'Tell Billy Graham the Jesus People Love Him.'
Christian youth culture has become such a prominent, pervasive fixture on the American scene—witness the multi-million-dollar Christian contemporary music industry—that it may be hard to think of it as even having an origin. Yet, as we saw in a Christian History Corner, not only is the idea of a distinct, youthful way of "doing" Christianity now over half a century old, but it owes much to the energies and advocacy of the now-venerable Billy Graham.

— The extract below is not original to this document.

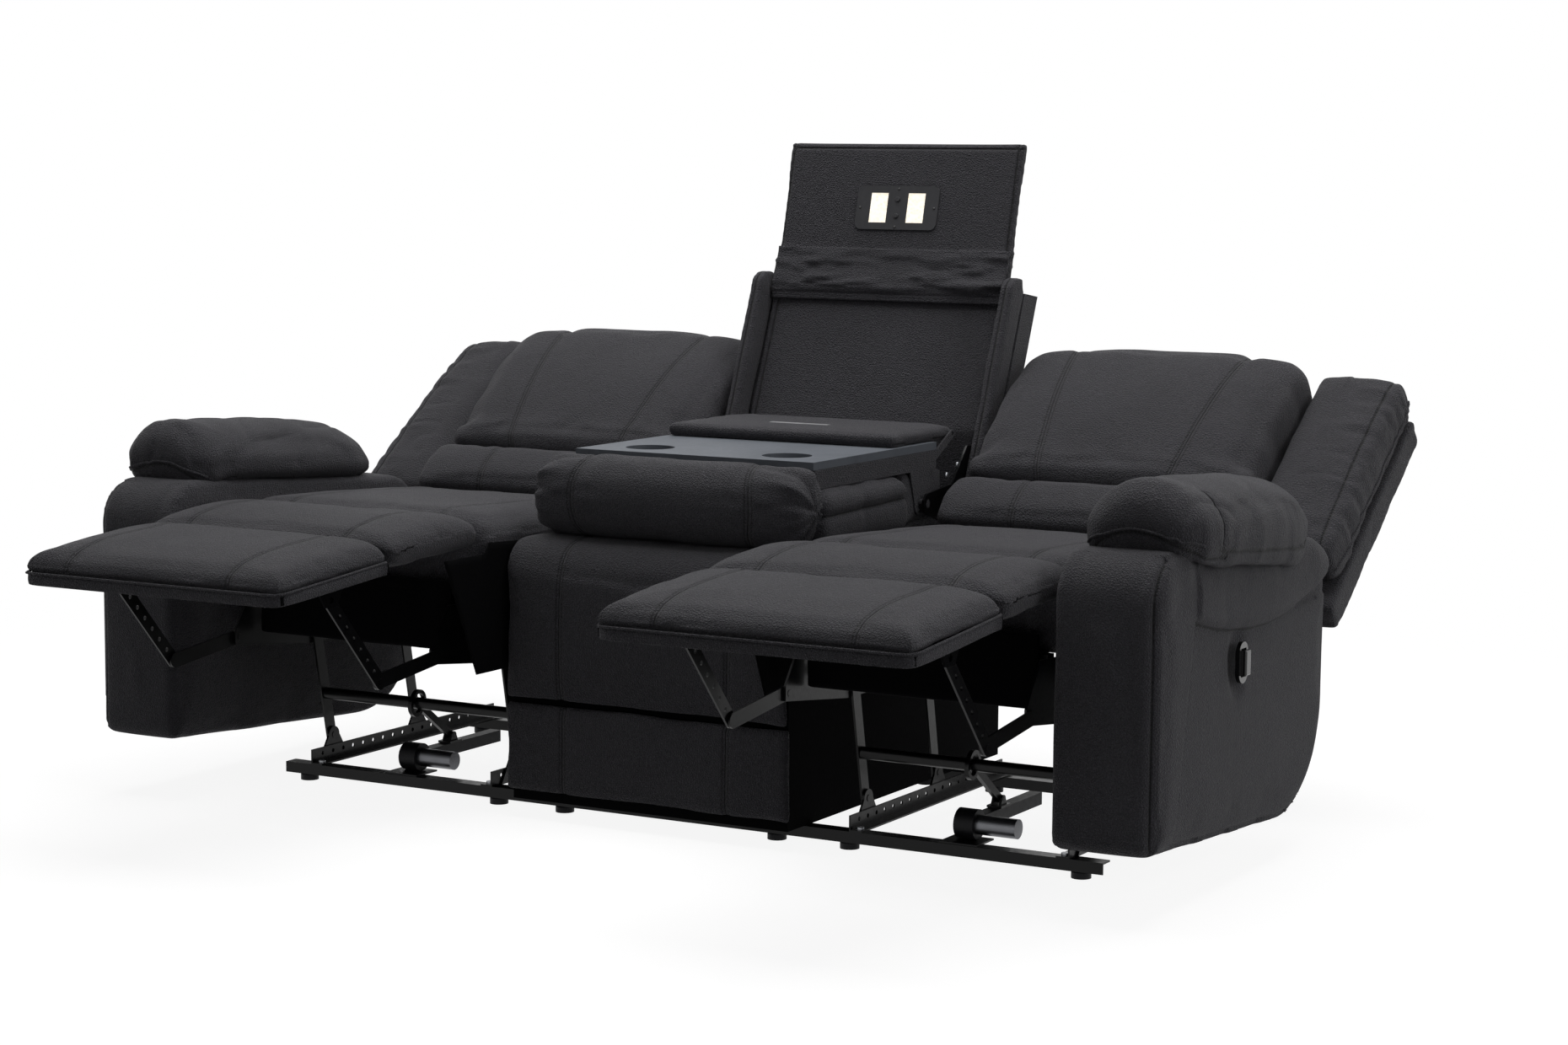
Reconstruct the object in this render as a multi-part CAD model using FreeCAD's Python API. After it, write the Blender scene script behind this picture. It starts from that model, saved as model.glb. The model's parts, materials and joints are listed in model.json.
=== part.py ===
import FreeCAD
import Part
import math
import os

# Power reclining sofa with a drop down console, in millimetres, modelled as it stands in use:
# both end seats reclined, both footrests out, the console table down and its light panel up.
# Each end seat, with its arm, glides forward on two pairs of swing links above a floor frame.
# X runs along the sofa, Y from front to back and Z up. Places are worked out from the front
# rail at y = 0 and the floor at z = 0, and the finished sofa is centred over its origin.

# Floor frame
railLength = 1690.0
railDepth = 30.0
railGauge = 3.0
footHeight = 12.0
footRadius = 17.0
railTop = 32.0
rearRailY = 560.0
footPlaces = (221.0, 365.0, 800.0)
sideRailHeight = 28.0
sideRailWidth = 25.0
perforation = 4.0
perforationPitch = 32.0

# Mechanism of an end seat
mechanismX = 578.0
plateGauge = 4.0
layerGap = 1.0
lugInner = 207.0
swingLength = 240.0
swingLean = 11.4
swingFrontY = 60.0
swingRearY = 330.0
swingBaseZ = 78.0
pinRadius = 6.0
pinClearance = 0.35
linkHalf = 13.0
torqueTubeShare = 0.35
torqueTubeRadius = 11.0

# End seat
seatInnerX = 298.0
seatOuterX = 868.0
seatFrontY = -145.0
seatRearY = 398.0
seatFrontBottom = swingBaseZ + swingLength + 77.0
seatRearBottom = swingBaseZ + swingLength + 47.0
seatFrontTop = seatFrontBottom + 150.0
stripGauge = 2.0
stripWidth = 40.0
stripCount = 5
seatTube = 25.0
apronDrop = 130.0
apronGauge = 10.0
apronSet = 1.2

# Footrest
ottomanCentreX = 575.5
ottomanHalf = 275.5
ottomanFrontY = -700.0
ottomanRearY = -410.0
ottomanFrontZ = 455.0
ottomanTilt = 4.5
ottomanBoard = 14.0
ottomanPad = 40.0
ottomanNose = 11.0
chaiseBottom = 50.0
bridgeReach = 6.8
footPivotY = -520.0
footPivotZ = 440.0
kneeY = -378.0
kneeZ = 280.0
footBaseY = -205.0
footBaseZ = 300.0

# Back of an end seat
backPivotY = 490.0
backPivotZ = 480.0
backLean = 54.5
backRear = 120.0
backShellFront = 61.0
backShellLow = -35.0
backShellHigh = 482.0
backFrameFront = -21.0
backFrameLow = 25.0
backFrameHigh = 135.0
lumbarFront = -79.0
lumbarBack = -22.0
lumbarLow = -23.0
lumbarHigh = 111.0
headHigh = 512.0
wingHigh = 508.0
wingFront = -29.0
wingLow = 12.0
wingInnerX = seatOuterX + 6.0
wingOuterX = seatOuterX + 177.0
bracketRadius = 14.0

# Arm
armInnerX = seatOuterX + 8.0
armOuterX = armInnerX + 180.0
armFrontY = -300.0
armRearY = 472.0
armBottomZ = 113.0
armTopZ = 592.0
armSlope = 0.068
armRearRound = 190.0
armRearCrown = 95.0
armCrown = 88.0
padInnerX = armInnerX - 10.0
padOuterX = armOuterX + 40.0
padFrontY = -210.0
padRearY = 350.0
padHeight = 105.0
switchY = 38.0
switchZ = 378.0
bezelWidth = 38.0
bezelHeight = 68.0
bezelDepth = 7.0
rockerWidth = 21.0
rockerHeight = 42.0

# Centre seat
centreHalf = 289.0
boxHalf = 283.0
boxFrontY = -70.0
boxRearY = 760.0
boxDeckZ = 379.0
boxRearZ = 330.0
pocketFrontY = 402.0
centreFrontY = -85.0
centreSeatRearY = 400.0
centreSeatTop = 503.0
kickSeamZ = 212.0
kickBottomZ = 50.0
frontPadDepth = 15.0

# Centre back
nicheLean = 22.0
nicheFaceY = 725.0
nicheFaceZ = 669.0
nicheTopZ = 921.0
nichePanelGauge = 12.0
centreBackGauge = 66.0
nicheFootY = 722.0
bolsterInnerX = 262.0
bolsterOuterX = 288.0
bolsterForward = 48.0
bolsterLowZ = 500.0
bolsterTopZ = 951.0

# Console table
tableHingeY = 490.0
tableHingeZ = 545.0
tableHalf = 246.0
tableFrontY = 84.0
tableRearY = 552.0
tableBoxLow = 605.5
tableBoxHigh = 640.0
tableTop = 654.0
trayFrontY = 78.0
cupRadius = 45.0
cupDepth = 38.0
cupX = 143.0
cupY = 168.0
binHalfX = tableHalf - 96.0
binFrontY = 410.0
binRearY = 530.0
binDepth = 32.0
wall = 3.0
lidFrontY = 385.0
lidRearY = 630.0
lidHalf = tableHalf - 6.0
lidHeight = 24.0
lidPin = 4.0
pillowBottom = 504.0
pillowRearY = 588.0
pillowWide = tableHalf + 26.0
pillowNarrow = tableHalf - 6.0
pillowWideRearY = 415.0
rollHalf = 250.0
rollFrontY = -28.0
rollRearY = 76.0
hingePin = 8.0
hingePlate = 4.0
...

Previously we caught a glimpse of Billy in the mid-1940s, with pastel suit and pomaded hair, delivering the gospel in between swing-band instrumentals and girl-trio numbers to crowds of bobby-soxed and zoot-suited teens. We also saw him as one of the central personalities and energetic promoters of the influential Youth for Christ organization.
Now we follow Graham into the late 1960s as, disguised in dark glasses, old clothes, ball cap, and a false beard, he joins with demonstrating youth at City University in New York. And as he sits with his wife, Ruth, at their family home in Montreat, listening intently to a collection of rock albums. And as (again disguised) he mingles and raps with the audience at a 1969 Miami rock concert, to the strains of the Grateful Dead and Santana. And as (undisguised) he takes that same stage, by invitation of the concert promoters, to tell the partying masses how to "get high without hang-ups and hangovers" on Jesus.
During those years marked by youthful unrest, we can also peer discreetly into Graham's home life, where, much to the distress of his famous father, the teenaged Franklin Graham smokes, drinks, and flouts authority. Though Billy has his "human" moments as he confronts this rebellion (he once candidly admitted that his reaction on first seeing a group of demonstrating hippies was a strong desire to "shave them, cut their hair, bathe them, and then preach to them"), yet Graham still responds to Franklin with a compassionate patience that also marks his public interaction with his son's generation.
So, for example, following him into the early 1970s, we find Graham riding in the New Year's Day 1971 Pasadena, California, Tournament of Roses Parade, where he picks up the raised-index-finger gesture and "One Way" chant of the Jesus People and echoes them back to appreciative crowds all along the parade route. And we read Graham, in his 1971 book, The Jesus Generation (Zondervan), rejoicing that the Jesus People movement heralds a new spiritual awakening for America.
Throughout this period, Billy Graham passed lightly over the stylistic eccentricities and excesses of the Jesus People and exulted over their on-fire faith—a reaction relatively rare among Christian conservatives.
At one point, Graham signaled solidarity with that generation by allowing his hair to grow down over his collar. After a TV appearance, the evangelist received a flood of negative letters for his trouble—some even enclosing money to pay for the haircut. Not every Christian was pleased with Billy's new friends and Billy's new attitude.
Graham advocated persistently for the "Jesus Revolution" in his Crusades of the early 1970s (these audiences for these crusades were made up of 60 to 70 percent young people) and threw significant support behind Explo '72, the period's "Christian Woodstock."
The age's young radicals for Christ responded in kind. At a Chicago Graham crusade in the summer of 1971, Jesus People surrounded disruptive demonstrators, praying for them, and chanting the name of Jesus to drown out their blasphemies. Later in the crusade a young suburban Chicago discipleship-group leader, Ron Rendelman, passed along the message: "Tell Billy Graham the Jesus People love him."